Yoichiro Nambu, Makoto Kobayashi and Toshihide Maskawa provided new insights into the building blocks of matter.
Nambu described a mechanism called spontaneous broken symmetry in subatomic physics.
The work of Kobayashi and Maskawa predicted the existence of three families of particles known as quarks.
According to the Standard Model in particle physics - which ties together the smallest known building blocks of matter and three of nature's forces - quarks are the elementary sub-units of protons and neutrons, which together make up the nuclei of atoms.
The scientists' investigations explain anomalies that exist in the very fabric of the Universe.
According to the Nobel jury, "spontaneous broken symmetry is said to conceal nature's order under an apparently jumbled surface".
One analogy is to consider a pencil balancing on its point that then suddenly falls over. Prior to falling, the pencil is in perfect symmetry and has no preferred direction in which to topple; but in moving to the lower energy position of resting lengthways on the surface, the pencil suddenly defines a direction and the symmetry is broken.
What Nambu did was to formulate a mathematical description for this phenomenon in particle physics. The work is highly relevant in relation to upcoming experiments on the Large Hadron Collider (LHC), the recently completed giant accelerator at Cern on the Swiss-French border.

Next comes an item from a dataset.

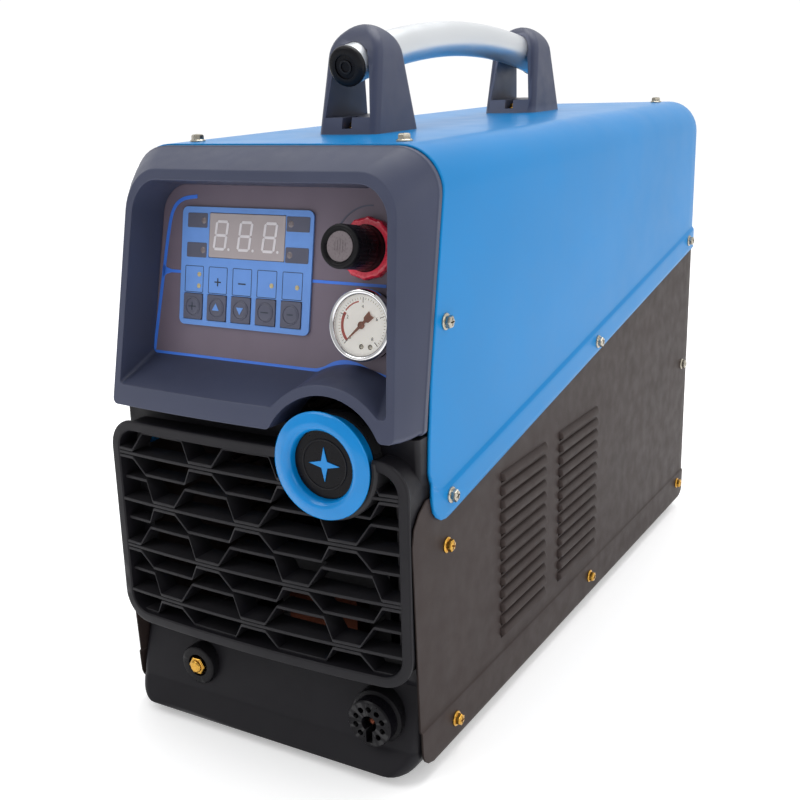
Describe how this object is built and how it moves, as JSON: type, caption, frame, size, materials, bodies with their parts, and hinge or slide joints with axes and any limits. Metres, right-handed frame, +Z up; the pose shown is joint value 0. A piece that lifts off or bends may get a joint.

The LHC will search for an explanation for why the Universe has mass - with the leading candidate being the so-called Higgs field.
At the extremely high energies that existed in the very early Universe, symmetries would have existed that were then suddenly broken as the cosmos cooled and expanded. Theory suggests the mass resulted when the Higgs lost its symmetry.
Professor Sir Chris Llewellyn Smith, who was director general at Cern in the 1990s, said Nobel recognition for Nambu was long overdue.
"Hidden symmetries allow simple, economical laws to give rise to very diverse, apparently unrelated, phenomena," he commented.
"They play a key role in the unification of different forces in the successful Standard Model of particle physics."
The symmetries Nambu described are subtlety different to those studied by Kobayashi and Maskawa. Their work helps explain violations that occur in certain conservation laws at the particle level.
One key violation occurred immediately after the Big Bang, when just a small amount more matter than antimatter was created. Because these two kinds of particles annihilate each other when they meet, that excess of matter was responsible for seeding the Universe.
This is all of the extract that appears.